Did the defendant’s threats amount to lawful act economic duress?
The Supreme Court held that there was no evidence that the defendant used reprehensible means to manoeuvre the claimant into a position of vulnerability. The defendant was entitled, under the pre-existing contractual arrangements, to cut the claimant’s flight allocation and terminate the contract with a month’s notice. The ‘take it or leave it’ offer for the claimant to sign the New Contract (which waived any claims for unpaid commission), while amounting to “hard-nosed commercial negotiation that exploited [the defendant’s] position as a monopoly supplier” did not amount to an unconscionable means of applying pressure which would give rise to lawful act economic duress. The defendant’s genuine belief, as found by the High Court, that it had a defence to the claimant’s claim was further evidence that its behaviour was not unconscionable.
Despite the contrasting analysis on what amounted to illegitimate threats in the context of lawful act economic duress, Lord Burrows reached the same conclusion as Lord Hodge, finding that there was no lawful act economic duress in this case as the threatened lawful act was not coupled with a ‘bad faith demand’. In other words, the defendant had a genuine belief that it was not contractually liable to pay the disputed commission.
This decision emphasises the premium placed on commercial certainty in English law and makes it clear that the doctrine of lawful act economic duress will be applied narrowly.

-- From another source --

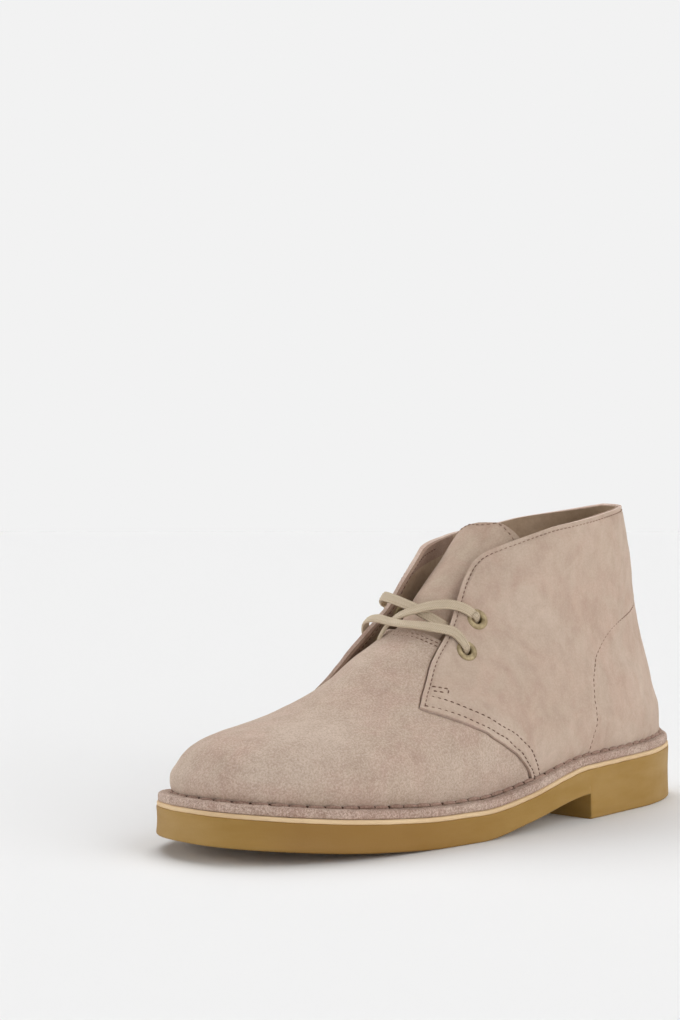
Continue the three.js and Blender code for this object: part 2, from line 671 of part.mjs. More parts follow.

Lawful act economic duress can now only be expected to offer a reprieve in situations where the threatening party behaves in an unconscionable way which the court considers amounts to illegitimate pressure. In case law, the doctrine has been applied in two circumstances. First, where a defendant exploits knowledge of criminal activity. Second, where a defendant has manoeuvred the claimant into a position of weakness to force them to waive a claim. Although the Supreme Court was clear that the doctrine is not restricted to these circumstances only, its decision should serve to limit the application of the doctrine in other areas.